Le Réseau Sortir du Nucléaire est créé dans la foulée de la fermeture de Superphénix à partir de comités antinucléaires locaux, de collectifs contre l’enfouissement de déchets, de groupes locaux des Verts, d’associations environnementales, d’un groupe libertaire de Toulouse et de la LCR. 873 organisations sont aujourd’hui signataires de la charte du Réseau qui anime et coordonne la lutte et s’oppose à tous les nouveaux projets de l’industrie nucléaire en France comme à l’étranger (EPR, ligne haute tension, ITER...)
En Europe, « l’union mondiale pour la protection de la vie » mène depuis 1958 des campagnes contre les centrales nucléaires.

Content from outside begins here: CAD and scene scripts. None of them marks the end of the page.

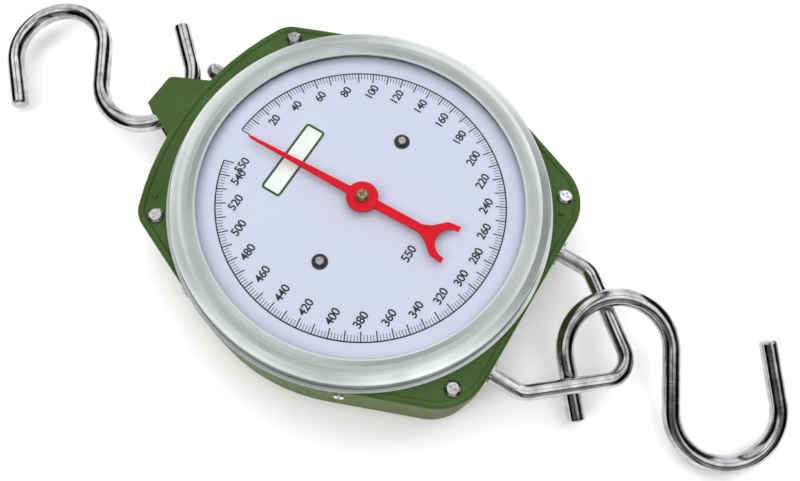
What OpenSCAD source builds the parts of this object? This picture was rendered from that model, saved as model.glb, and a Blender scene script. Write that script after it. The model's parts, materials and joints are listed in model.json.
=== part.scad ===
// Hanging game scale: a round dial scale that hangs from one S-hook and weighs
// what hangs from a second S-hook below it. Two extension springs carry the load,
// and a rack and pinion turn the pointer.
// The scale lies on its back: +Z points out of the dial, +Y towards the top hook,
// and the origin is on the back face under the pointer's axis. Millimetres.

/* [Casing] */
// Radius of the round middle of the casing
case_r = 95; // [93.5:0.5:98]
// Height of the front face above the back
case_h = 43; // [43:0.5:46]
// Radius of the two lower corners
corner_r = 26; // [24:0.5:27]
// How far a lower corner's centre lies inside the round
corner_in = 10.5458704384; // [8:0.000001:11]
// Angle of a lower corner's centre from straight below the pointer's axis
corner_turn = 33.4078245897; // [33:0.000001:34]
// Radius of the two upper shoulders
shoulder_r = 14; // [13.5:0.5:15]
// How far a shoulder's centre lies outside the round
shoulder_out = 0.5641146038; // [0.5:0.000001:2]
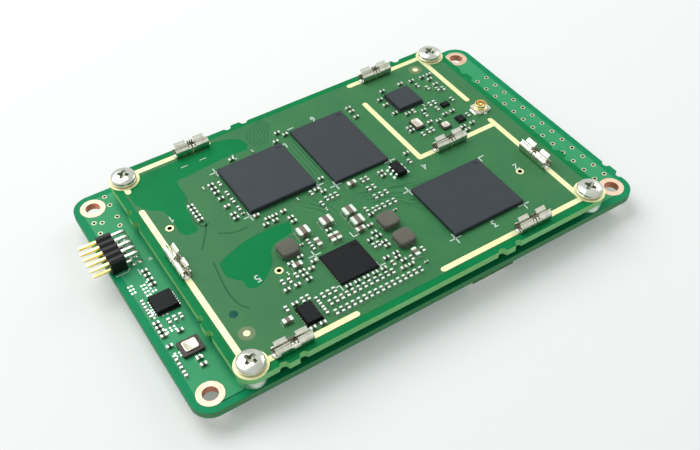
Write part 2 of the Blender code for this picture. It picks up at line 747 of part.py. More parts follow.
def make_logic_chip(level):
    """A leaded package with three bent legs on each long side."""
    at, half_x, half_y, height = package_place(logic_chip_place)
    low, waist = 0.1 * height, 0.5 * height
    draft = 0.08 * MM
    sections = ((draft, low), (0.0, waist), (draft, height))
    rings = [rectangle(half_x - inset, half_y - inset, z) for inset, z in sections]
    chip = object_of("logic_chip", loft(rings), black_mould(), level, at)
    legs = bmesh.new()
    t = lead_thickness
    bend = half_x + lead_reach - lead_foot
    outline = (
        (half_x - 2 * draft, waist - t / 2), (bend - t, waist - t / 2), (bend - t, 0.0),
        (half_x + lead_reach, 0.0), (half_x + lead_reach, t), (bend, t), (bend, waist + t / 2),
        (half_x - 2 * draft, waist + t / 2),
    )
    for side in (-1, 1):
        for column in (-1, 0, 1):
            y = column * lead_pitch
            rings = []
            for edge in (y - lead_width / 2, y + lead_width / 2):
                rings.append([(side * across, edge, up) for across, up in outline])
            add_loft(legs, rings)
    boolean(chip, "logic_chip_legs", legs, "UNION")


def make_coils(level):
    half = coil_side / 2
    sections = (
        (0.0, 0.0), (0.0, coil_flange_height), (coil_flange, coil_flange_height),
        (coil_flange, coil_height - coil_flange), (2.2 * coil_flange, coil_height),
    )
    for name, (x, y) in coil_places.items():
        rings = []
        for inset, z in sections:
            rings.append(rounded(half - inset, half - inset, coil_corner, z, 1))
        object_of(name, loft(rings), ferrite(), level, (x * MM, y * MM, seat))


def make_chip_coils(level):
    """Chip coils along X, with metal caps that stand a little proud of the body."""
    end = chip_coil_length / 2
    waist = end - chip_coil_cap
    stations = ((-end, 0.0), (-waist, 0.0), (-waist, chip_coil_step), (waist, chip_coil_step),
                (waist, 0.0), (end, 0.0))
    half = chip_coil_width / 2
    for name, (x, y) in chip_coil_places.items():
        rings = []
        for along, inset in stations:
            low, high = inset, chip_coil_height - inset
            side = half - inset
            rings.append([(along, -side, low), (along, side, low), (along, side, high),
                          (along, -side, high)])
        object_of(name, loft(rings), ferrite(), level, (x * MM, y * MM, seat))


def make_coax(level):
    half = coax_base_side / 2
    place = (coax_x, coax_y, seat)
    corner = 2 * coax_groove
    base = loft([rounded(half, half, corner, z, 1) for z in (0.0, coax_base_height)])
    object_of("coax_base", base, pale_plastic(), level, place)
    inner = coax_shell_radius - coax_shell_wall
    foot = coax_base_height + seat
    waist = foot + (coax_height - foot) * 0.35
    neck = foot + (coax_height - foot) * 0.65
    outer = coax_shell_radius
    profile = ((inner, foot), (outer, foot), (outer, waist), (outer - coax_groove, waist),
               (outer - coax_groove, neck), (outer, neck), (outer, coax_height),
               (inner, coax_height))
    shell = loft([circle(radius, z, round_sides) for radius, z in profile], True)
    object_of("coax_shell", shell, gold_plate(), level, place)
    tip = coax_height - coax_pin_radius
    profile = ((coax_pin_radius, foot), (coax_pin_radius, tip), (coax_pin_radius * 0.5, coax_height))
    pin = loft([circle(radius, z, small_round_sides) for radius, z in profile])
    object_of("coax_pin", pin, gold_plate(), level, place)


def make_header(level):
    """A notched body at the carrier's left edge, and bent pins that pass through it."""
    front_x = -carrier_half_x + header_setback
    back_x = front_x + header_body_depth
    half_length = header_columns * header_pitch / 2
    section = [(header_centre_y + half_length, seat), (header_centre_y - half_length, seat)]
    for column in range(header_columns):
        low = header_centre_y - half_length + column * header_pitch
        high = low + header_pitch
        if column == 0:
            section.append((low, header_body_height - header_notch))
        section += [(low + header_notch, header_body_height),
                    (high - header_notch, header_body_height),
                    (high, header_body_height - header_notch)]
    rings = [[(x, y, z) for y, z in section] for x in (front_x, back_x)]
    body = object_of("header_body", loft(rings), black_plastic(), level)
    bores = bmesh.new()
    half = pin_width / 2
    heights = {"upper": header_row_height + header_pitch, "lower": header_row_height}
    for column, row, leg_x, y in header_leg_places():
        z = heights[row]
        middle = (front_x + back_x) / 2
        reach = header_body_depth / 2 + overlap
        side = half + pin_clearance
        add_box(bores, middle, y, reach, side, z - side, z + side)
        pin = pin_solid(-carrier_half_x - pin_reach, leg_x, y, z)
        object_of(f"header_pin_{row}_{column + 1}", pin, gold_plate(), level)
    boolean(body, "pin_bores", bores, "DIFFERENCE")


def pin_solid(tip_x, leg_x, y, z):
    """A square wire from its tapered tip through the body to its leg, bent down into the carrier."""
    half = pin_width / 2
    foot = -carrier_thickness - pin_leg_below
    corner = half * 1.4
    sections = (
        (tip_x, z, half * 0.5, half * 0.5, 0.0),
        (tip_x + pin_taper, z, half, half, 0.0),
        (leg_x - corner, z, half, half, 0.0),
        (leg_x - half * 0.2, z - half * 0.2, half, half, math.pi / 4),
        (leg_x, z - corner, half, half, math.pi / 2),
        (leg_x, foot + pin_taper, half, half, math.pi / 2),
        (leg_x, foot, half * 0.5, half * 0.5, math.pi / 2),
    )
    rings = []
    for x, height, side, rise, turn in sections:
        up_x, up_z = math.sin(turn) * rise, math.cos(turn) * rise
        rings.append([(x + s * up_x, y + w * side, height + s * up_z)
                      for w, s in ((-1, -1), (1, -1), (1, 1), (-1, 1))])
    return loft(rings)


def port_section(inset, y, lean):
    """The shell's outline, its lower corners cut off; it leans back from y at its top edge."""
    half, top, low = port_width / 2 - inset, -inset, inset - port_height
    outline = ((-half + port_chamfer, low), (half - port_chamfer, low), (half, low + port_chamfer),
               (half, top), (-half, top), (-half, low + port_chamfer))
    return [(x, y - lean * z, z) for x, z in outline]


def make_port(level):
    """A folded metal shell with a lip over its leaning mouth, and the tongue inside it."""
    place = (port_x, carrier_front_y, -carrier_thickness - seat)
    lean = port_setback / port_height
    back = port_depth - port_wall
    rings = [
        port_section(0.0, port_depth, 0.0), port_section(0.0, 0.0, lean),
        port_section(port_wall, 0.0, lean), port_section(port_wall, back, 0.0),
    ]
    shell = object_of("port_shell", loft(rings), steel(), level, place)
    lip = bmesh.new()
    add_box(lip, 0.0, 0.0, port_lip_width / 2, port_overhang, -port_lip_thickness, 0.0)
    boolean(shell, "port_lip", lip, "UNION")
    tongue_half = port_width / 2 - port_wall - tongue_margin
    start, end = port_setback + tongue_margin, back - seat
    low, high = -(port_height + tongue_thickness) / 2, -(port_height - tongue_thickness) / 2
    shape = bmesh.new()
    add_box(shape, 0.0, (start + end) / 2, tongue_half, (end - start) / 2, low, high)
    object_of("port_tongue", shape, black_plastic(), level, place)


def trough(half_x, half_y, wall, floor, height):
    """An open box: its floor is at z = 0 and its mouth at height."""
    rings = [rectangle(half_x, half_y, 0.0), rectangle(half_x, half_y, height)]
    rings += [rectangle(half_x - wall, half_y - wall, z) for z in (height, floor)]
    return loft(rings)


def make_links(carrier_level, module_level):
    """Sockets on the carrier, and the plugs under the module that sit in them."""
    half_x, half_y = link_width / 2, link_length / 2
    tongue_x = half_x - link_wall - link_fit
    tongue_y = half_y - link_wall - link_fit
    plate = stack_gap - link_socket_height - 3 * seat
    reach = stack_gap - link_floor - link_tip_gap - 2 * seat
    for name, side in (("left", -1), ("right", 1)):
        x = side * link_x
        socket = trough(half_x, half_y, link_wall, link_floor, link_socket_height)
        object_of(f"link_socket_{name}", socket, black_plastic(), carrier_level, (x, 0.0, seat))
        rings = [
            rectangle(half_x, half_y, 0.0), rectangle(half_x, half_y, -plate),
            rectangle(tongue_x, tongue_y, -plate), rectangle(tongue_x, tongue_y, -reach),
        ]
        place = (x, 0.0, -module_thickness - seat)
        object_of(f"link_plug_{name}", loft(rings), black_plastic(), module_level, place)


def make_host_connectors(level):
    """The two connectors under the carrier that the stack plugs in with and rests on."""
    half_x, half_y = host_width / 2, host_length / 2
    height = underside_height - seat
    for name, side in (("left", -1), ("right", 1)):
        shape = trough(half_x, half_y, host_wall, host_floor, height)
        place = (side * host_x, 0.0, underside_height - seat)
        body = object_of(f"host_connector_{name}", shape, black_plastic(), level, place)
        body.scale = (1.0, 1.0, -1.0)
        rib = bmesh.new()
        rib_half = half_y - host_wall * 2
        add_box(rib, 0.0, 0.0, host_rib_width / 2, rib_half, host_floor / 2, height - host_rib_drop)
        boolean(body, f"host_rib_{name}", rib, "UNION")
        body.modifiers[0].object.scale = (1.0, 1.0, -1.0)


def main():
    clear_scene()
    left = -carrier_half_x - pin_reach
    right = carrier_half_x + stub_height
    front = min(carrier_front_y - port_overhang, -module_half_y - stub_height)
    back = max(carrier_back_y, module_half_y + stub_height)
    middle_x = (left + right) / 2
    middle_y = (front + back) / 2
    stack = empty("stack", x=-middle_x, y=-middle_y)
    carrier_level = empty("carrier_level", carrier_top, stack)
    module_level = empty("module_level", module_top, stack)
    make_carrier(carrier_level)
    make_module(module_level)
    make_fasteners(carrier_level, module_level)
    make_links(carrier_level, module_level)
    make_host_connectors(stack)
    make_port(carrier_level)
    make_header(carrier_level)
    make_clips(module_level)
    make_packages(module_level)
    for name, place in flat_packages.items():
        flat_package(name, place, module_level)
    for name, place in cans.items():
        metal_can(name, place, module_level)
    flat_package("carrier_chip", carrier_chip_place, carrier_level)
    metal_can("carrier_crystal", carrier_crystal_place, carrier_level, wide_can_rim)
    make_logic_chip(module_level)
    make_coils(module_level)
    make_chip_coils(module_level)
    make_coax(module_level)


main()
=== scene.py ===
"""Looks of a system on module on its carrier board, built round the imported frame.

Lengths are in metres. Places in the tables are in millimetres from the module's centre, as a board
layout gives them: x along the boards, y across them. Heights count from a board's top face.
"""

import math
import random

import bmesh
import bpy
from mathutils import Matrix, Vector


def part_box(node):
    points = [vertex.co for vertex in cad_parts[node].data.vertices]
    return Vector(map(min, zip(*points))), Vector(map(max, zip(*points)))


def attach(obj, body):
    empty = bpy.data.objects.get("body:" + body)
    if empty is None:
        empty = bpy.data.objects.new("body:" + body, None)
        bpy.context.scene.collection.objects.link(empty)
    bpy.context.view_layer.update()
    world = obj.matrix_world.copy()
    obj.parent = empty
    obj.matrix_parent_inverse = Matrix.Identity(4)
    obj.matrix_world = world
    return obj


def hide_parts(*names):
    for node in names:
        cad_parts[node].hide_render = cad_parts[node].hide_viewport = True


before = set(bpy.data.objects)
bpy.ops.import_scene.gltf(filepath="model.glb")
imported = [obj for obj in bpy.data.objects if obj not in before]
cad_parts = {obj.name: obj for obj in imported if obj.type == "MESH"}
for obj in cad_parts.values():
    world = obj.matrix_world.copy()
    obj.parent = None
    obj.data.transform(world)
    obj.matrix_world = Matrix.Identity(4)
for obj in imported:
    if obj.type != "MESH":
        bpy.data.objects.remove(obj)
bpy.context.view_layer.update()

MM = 0.001
CORNERS = (("front_left", -1, -1), ("front_right", 1, -1), ("back_left", -1, 1),
           ("back_right", 1, 1))
SQUARE = ((-1, -1), (1, -1), (1, 1), (-1, 1))

# Boards.
BOARD_THICKNESS = 1.2 * MM
MODULE_CORNER = 2.3 * MM
CARRIER_CORNER = 3.0 * MM
CARRIER_OFFSET_Y = 0.1 * MM
EDGE_BORDER = 1.15 * MM
POUR_STEP = 0.02 * MM
CLOTH_LAYER = 0.3 * MM
LAND_HEIGHT = 0.05 * MM
SILK_HEIGHT = 0.03 * MM
SEAT = 0.03 * MM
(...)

L’Autriche, la Suède (1979), la Belgique(1999) ont successivement renoncé à l’énergie nucléaire. En Allemagne (2000), sous l’influence des mouvements antinucléaires, les gouvernements ont décidé d’abandonner la filière progressivement et de ne pas construire de nouvelles centrales. Les transports de matières radioactives sont entourés de manifestations fortement médiatisées et d’un important dispositif policier, notament ceux de l’usine AREVA de la Hague vers le centre de stockage de Gorleben
Le mouvement antinucléaire français s’est principalement construit autour de mobilisations locales, parfois massives, contre la construction des centrales. Une fois la France dotée d’un parc nucléaire conséquent, le mouvement antinucléaire a décru avec le nombre de chantiers de construction. Nous sommes aujourd’hui devant une échéance qui doit nous inciter à œuvrer pour la renaissance d’un mouvement combatif. En effet, de nombreuses centrales vont avoir 30 ans, durée de vie initialement prévue. Mais pour engranger toujours plus de profits, EDF souhaite prolonger de 10 ans cette durée de vie. Le dramatique accident de Fukushima nous rappelle que le nucléaire ne sera jamais une industrie comme les autres. Nous devons donc refuser cet allongement de durée de vie et porter haut et fort la contestation contre l’énergie nucléaire en réclamant une sortie rapide de cette énergie mortifère.